Anayasa’nın 26 ıncı maddesinde düzenlenen ifade özgürlüğü düzenlemesi ile getirilen güvenceden işçilerin de yararlanacağını, üçlü ölçüt çerçevesinde, ifade özgürlüğüne getirilen sınırlamanın mevcut olduğunu, bu müdahalenin yasal bir hükme dayandığını, meşru bir amaca yönelik olduğunu ANCAK demokratik bir toplumda gerekli olma ve ölçülülük ilkelerine uygun olmadığını, başvurucu dilekçesinde yer verilen ifadelerin “saldırgan bir üsluptan öte yardım isteği içeren ve çaresizliğini vurgulayan ifadeler olduğunu, Başvurucunun haksızlığa uğradığını ifade etmeye çalıştığını, şikayetinin ciddiyetle araştırılmadığını vurgulamak için bazı sözleri (müfettiş geliyor yedirip içirip yolluyorlar bize baktıkları yok biz şikayet edersek tehdit ediyorlar, bizi tamamen amele yerine koyuyorlar) yazdığını, ötesinde, BİMER’e yapılan şikayetin aleniyet kazanmadığından işverenin itibarına yönelik olumsuz bir sonuç doğurup doğurmayacağı hususlarının karar gerekçesinde DEĞERLENDİRİLMEDİĞİNİ,

ifade ederek ifade özgürlüğünün ihlal edildiği sonucuna varır.

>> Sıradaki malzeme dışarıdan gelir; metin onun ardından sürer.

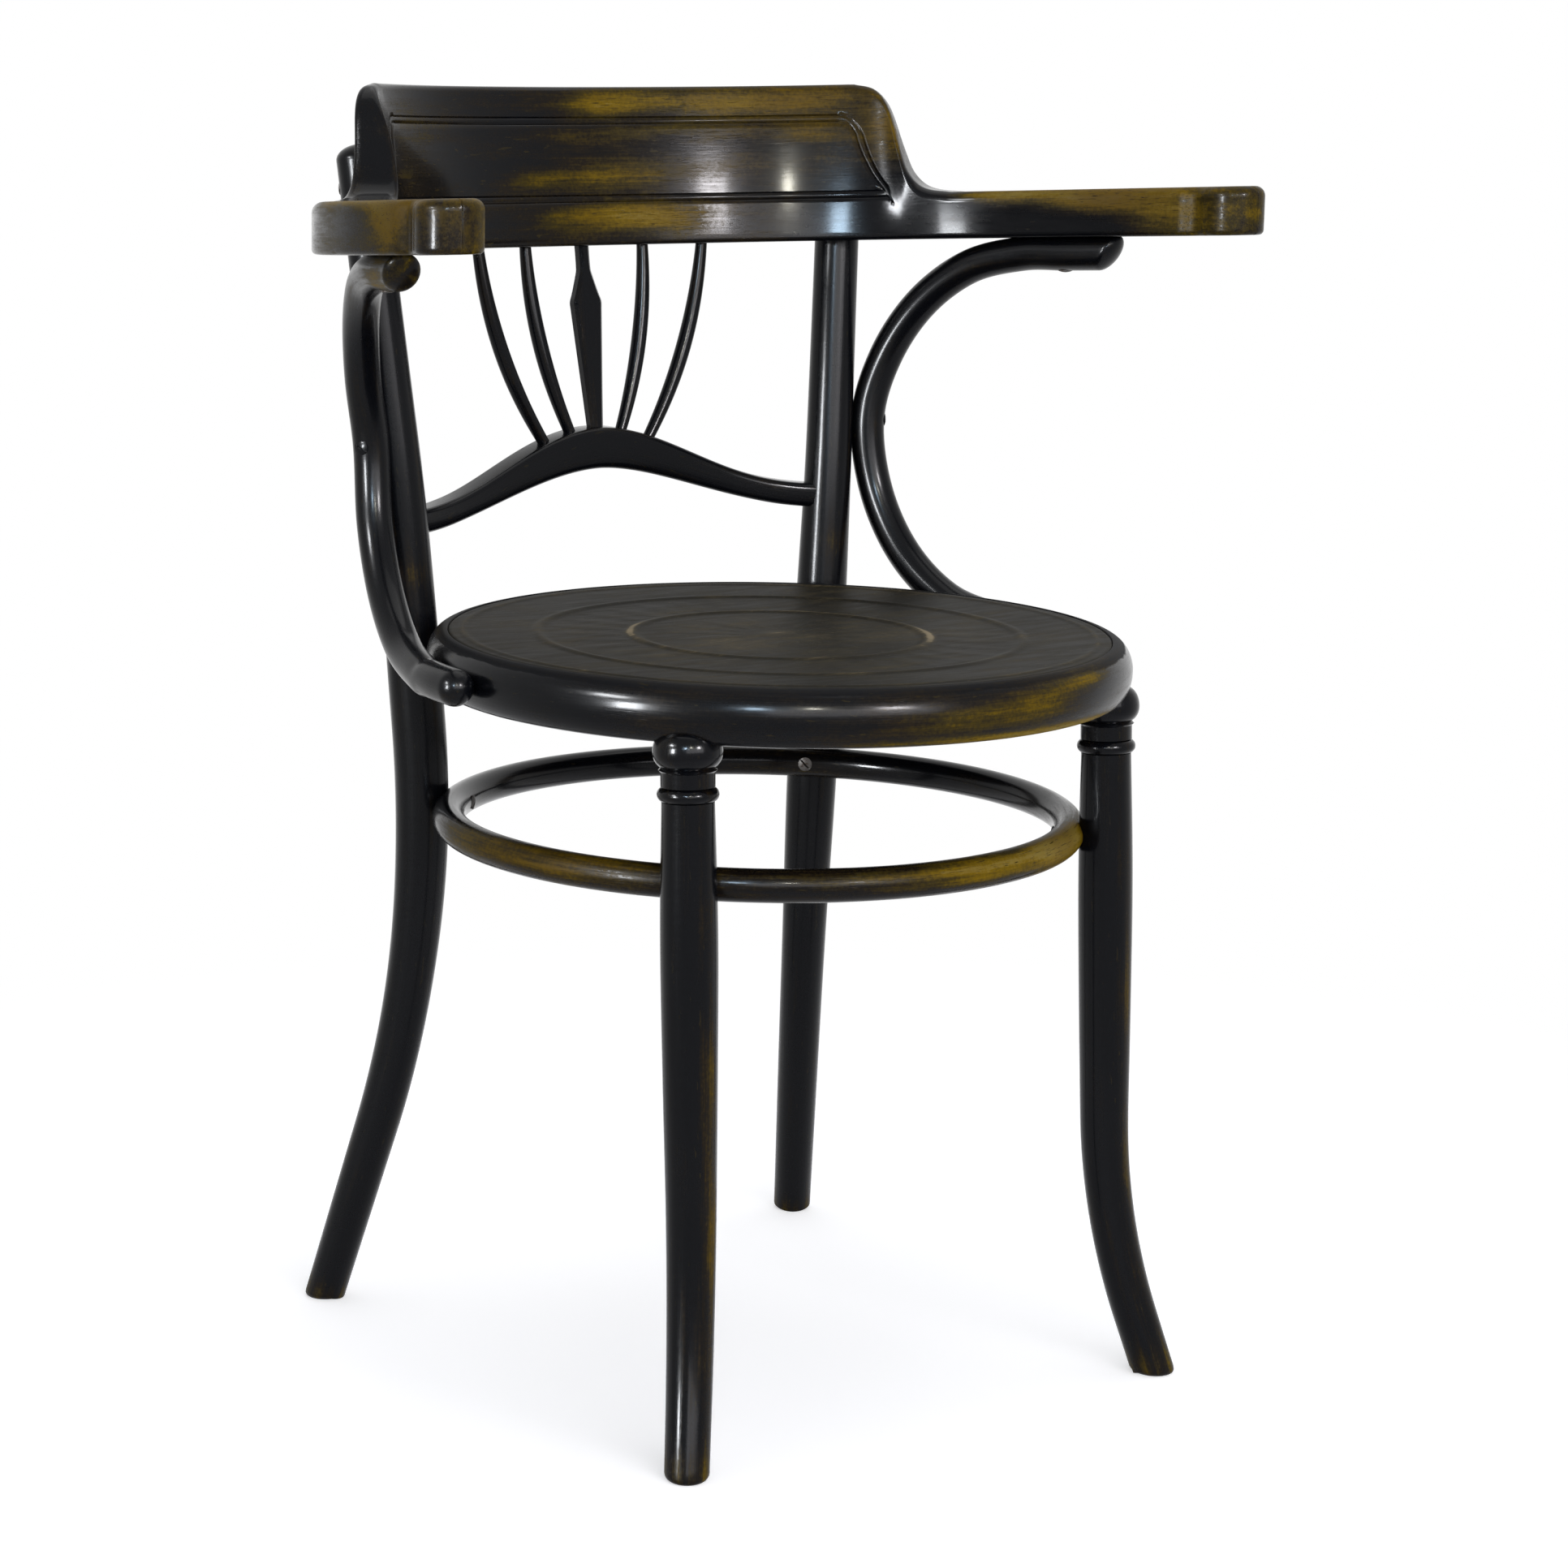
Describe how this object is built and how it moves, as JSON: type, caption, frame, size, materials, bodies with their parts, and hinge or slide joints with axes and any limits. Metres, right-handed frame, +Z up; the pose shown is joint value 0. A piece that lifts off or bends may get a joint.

Ülke sorunu haline gelen “taşeron” çalışmasından kaynaklı sayıları milyonu aşan işçilerin haklı pek çok şikayetinin varlığı bilinen bir konudur. Seçim kampanyalarında yurttaşlara taahhüt edilen hususlardan birisi de taşeron çalışma ilişkisinin düzenlenmesidir. Nitekim, Hükümet kurulmasından sonra bu konuda yasal düzenleme hazırlığına başlanmıştır. Nihayetinde açıklanan düzenleme son derece tehlikeli hükümler içerse de (taşeron çalışanlarının özel statülü kabul edilmesi, ne memur ne işçi sayılmaları, sendikal haklarının fiilen kullanılamaz hale gelmesi gibi) sorunun ciddiyetinin bir nebze anlaşılabilmiş olması açısından önemli bir girişimdir. Bu çerçevede; taşeron çalışanlarının “haklı” çığlıklarının “hakaret” sayılmaması kayda değer bir bakış açısıdır.